But autofinesse imperial is pH 13/14 and I've been using it on the same wheels, both bare or gtechniq C5 coated for quite some time and it's caused no issue


----------



## fatdazza (Dec 29, 2010)

Yellow Dave said:


> But autofinesse imperial is pH 13/14 and I've been using it on the same wheels, both bare or gtechniq C5 coated for quite some time and it's caused no issue


And your dwell time is?

And your dilution is?

And the finish on your wheels is?

Is there any damage to the finish on your wheels?

Etc etc. e:thumb:


----------



## adjones (Apr 24, 2013)

Yellow Dave said:


> But autofinesse imperial is pH 13/14 and I've been using it on the same wheels, both bare or gtechniq C5 coated for quite some time and it's caused no issue


And a strong acid is unlikely to do damage either.

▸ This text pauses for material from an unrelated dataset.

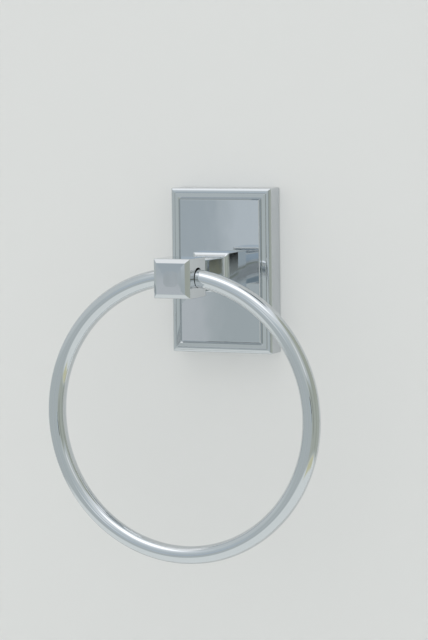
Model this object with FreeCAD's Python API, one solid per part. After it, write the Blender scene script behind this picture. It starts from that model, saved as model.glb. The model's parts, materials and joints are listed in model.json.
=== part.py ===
import FreeCAD, Part
import math
import os
from FreeCAD import Vector

# Towel ring, wall mounted. Sizes are in millimetres.
# The wall is the plane Y = 0 and the part stands out of it towards -Y. +Z is up.
# The origin is on the wall, behind the middle of the back plate.

# Back plate: a hollow die casting with a grooved panel and a moulded, sloping border
PLATE_WIDTH = 62.0
PLATE_HEIGHT = 94.0
PLATE_EDGE_DEPTH = 11.9
PLATE_FACE_DEPTH = 14.5
PLATE_CORNER_RADIUS = 0.9
MOULDING_WIDTH = 2.6
MOULDING_RISE = 1.35
MOULDING_STEP = 0.3
BORDER_WIDTH = 5.2
BORDER_DROP = 0.1
GROOVE_WIDTH = 1.5
GROOVE_DEPTH = 0.8
PLATE_WALL = 2.0
PLATE_SKIN = 2.5

# Post: one casting with a square base, a flare, a square neck and a larger square head
BASE_WIDTH = 22.8
BASE_LENGTH = 11.9
NECK_WIDTH = 17.6
NECK_LENGTH = 28.4
HEAD_WIDTH = 21.9
HEAD_LENGTH = 21.4
HEAD_BEVEL_WIDTH = 2.3
HEAD_BEVEL_RISE = 2.0
HEAD_BACK_RADIUS = 0.9

# Ring: one round rod bent to a circle, its two ends butted inside the head
RING_ROD = 10.0
RING_OUTSIDE = 165.0
RING_SEAM = 0.3
BORE_CLEARANCE = 0.6

# Screw that pulls the post against the plate, its washer, and the peg that stops the post turning
POST_SCREW = 6.0
POST_SCREW_GRIP = 12.0
POST_SCREW_HEAD = 10.0
POST_SCREW_HEAD_HEIGHT = 3.4
POST_SCREW_SOCKET = 4.0
POST_SCREW_SOCKET_DEPTH = 2.2
WASHER_OUTSIDE = 11.0
WASHER_THICKNESS = 1.6
WASHER_SPLIT = 0.8
WASHER_SPLIT_SLANT = 30.0
SCREW_HOLE_CLEARANCE = 0.25
THREAD_CLEARANCE = 0.05
THREAD_RUNOUT = 2.0
PEG = 3.0
PEG_HEIGHT = 2.2
PEG_BELOW_SCREW = 7.5
PEG_CLEARANCE = 0.1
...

It is really only when you have sensitive finishes or damage. A well maintained powder finish is about as durable as you can get. But alu wheels - caustic or an acid like hcl will cloud them badly. Damaged wheel, That aggressive cleaner will speed up how fast they degrade.

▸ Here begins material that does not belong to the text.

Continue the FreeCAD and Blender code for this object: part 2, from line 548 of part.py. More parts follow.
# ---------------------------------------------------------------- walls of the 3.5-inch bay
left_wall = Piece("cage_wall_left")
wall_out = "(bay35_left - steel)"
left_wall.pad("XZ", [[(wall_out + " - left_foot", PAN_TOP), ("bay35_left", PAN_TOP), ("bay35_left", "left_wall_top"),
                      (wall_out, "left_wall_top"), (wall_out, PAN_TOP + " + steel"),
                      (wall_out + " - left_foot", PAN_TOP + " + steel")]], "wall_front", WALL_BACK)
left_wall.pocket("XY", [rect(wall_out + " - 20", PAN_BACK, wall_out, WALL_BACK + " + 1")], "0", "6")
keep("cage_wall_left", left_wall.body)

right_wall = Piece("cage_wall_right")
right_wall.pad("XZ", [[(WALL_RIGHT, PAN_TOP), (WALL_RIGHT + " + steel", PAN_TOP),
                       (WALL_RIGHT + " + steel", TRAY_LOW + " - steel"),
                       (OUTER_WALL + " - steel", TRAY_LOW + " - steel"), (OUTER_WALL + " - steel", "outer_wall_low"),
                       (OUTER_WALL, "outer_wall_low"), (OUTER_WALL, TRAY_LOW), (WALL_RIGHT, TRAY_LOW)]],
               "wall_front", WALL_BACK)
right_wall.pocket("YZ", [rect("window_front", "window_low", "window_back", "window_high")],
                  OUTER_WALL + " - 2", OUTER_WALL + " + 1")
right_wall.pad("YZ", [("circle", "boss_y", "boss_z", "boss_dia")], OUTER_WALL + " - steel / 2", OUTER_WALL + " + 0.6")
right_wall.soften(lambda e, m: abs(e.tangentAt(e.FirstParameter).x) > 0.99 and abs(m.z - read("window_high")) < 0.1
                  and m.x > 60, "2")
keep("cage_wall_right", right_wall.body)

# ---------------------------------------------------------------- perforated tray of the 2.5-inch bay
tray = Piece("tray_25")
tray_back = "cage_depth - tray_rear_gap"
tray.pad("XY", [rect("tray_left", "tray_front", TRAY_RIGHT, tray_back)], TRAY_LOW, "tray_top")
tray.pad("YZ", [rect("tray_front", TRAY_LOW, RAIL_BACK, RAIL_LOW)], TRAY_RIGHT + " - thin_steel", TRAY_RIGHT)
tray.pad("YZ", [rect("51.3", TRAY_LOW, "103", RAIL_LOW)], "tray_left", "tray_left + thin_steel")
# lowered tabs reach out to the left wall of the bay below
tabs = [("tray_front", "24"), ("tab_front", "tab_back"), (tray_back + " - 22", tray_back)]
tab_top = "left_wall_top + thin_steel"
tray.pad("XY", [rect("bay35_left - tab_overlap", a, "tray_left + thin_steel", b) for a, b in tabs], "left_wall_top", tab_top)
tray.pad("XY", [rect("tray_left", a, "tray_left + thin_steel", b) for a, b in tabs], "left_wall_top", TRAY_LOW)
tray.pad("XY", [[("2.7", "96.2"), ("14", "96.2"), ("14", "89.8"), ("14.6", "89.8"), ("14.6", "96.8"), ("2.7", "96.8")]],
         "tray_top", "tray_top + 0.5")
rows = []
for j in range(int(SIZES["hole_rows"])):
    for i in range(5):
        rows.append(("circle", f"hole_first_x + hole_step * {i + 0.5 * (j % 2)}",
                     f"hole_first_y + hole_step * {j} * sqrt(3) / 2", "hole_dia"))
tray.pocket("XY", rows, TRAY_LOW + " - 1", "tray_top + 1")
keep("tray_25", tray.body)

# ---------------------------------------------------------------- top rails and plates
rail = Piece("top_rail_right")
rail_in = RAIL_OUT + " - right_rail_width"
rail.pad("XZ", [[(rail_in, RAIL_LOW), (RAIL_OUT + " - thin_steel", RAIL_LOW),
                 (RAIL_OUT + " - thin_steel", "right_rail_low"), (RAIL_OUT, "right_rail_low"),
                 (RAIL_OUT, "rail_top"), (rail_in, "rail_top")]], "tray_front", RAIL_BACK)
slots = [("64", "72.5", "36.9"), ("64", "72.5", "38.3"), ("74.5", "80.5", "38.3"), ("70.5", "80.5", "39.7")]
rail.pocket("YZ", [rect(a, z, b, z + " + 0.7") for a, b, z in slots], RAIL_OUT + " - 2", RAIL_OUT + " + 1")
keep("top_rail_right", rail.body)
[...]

You also have to think about the bits you can't see. There is a lot of metal, not so well protected, around the wheel areas. This is the stuff that you won't see until a mechanic spots it.


----------



## The Doctor (Sep 11, 2007)

You can have ph 13 and it be safe. ph is only part of a bigger story. Infact i could give you a ph13 product and you could dip a polished bare alloy wheel in it without it doing any harm.


----------



## Jesse74 (Jul 19, 2008)

TOGWT said:


> Either a high acid or alkali may cause damage, although most people associate 'acid' as being corrosive, but be cognizant a highly alkaline product can do as much surface damage.
> 
> This list is not up to date, but will give an indication of wheel cleaner pH values -
> 
> ...


Darnit Jon, that's exactly what I was going to say


----------



## AllenF (Aug 20, 2012)

The Doctor said:


> You can have ph 13 and it be safe. ph is only part of a bigger story. Infact i could give you a ph13 product and you could dip a polished bare alloy wheel in it without it doing any harm.


Wouldnt want to spray it in my eye though thats gonna hurt like hell


----------



## fatdazza (Dec 29, 2010)

AllenF said:


> Wouldnt want to spray it in my eye though thats gonna hurt like hell


Ah, but one might hurt like hell, and the other might hurt like hell while disolving your eyeball.


----------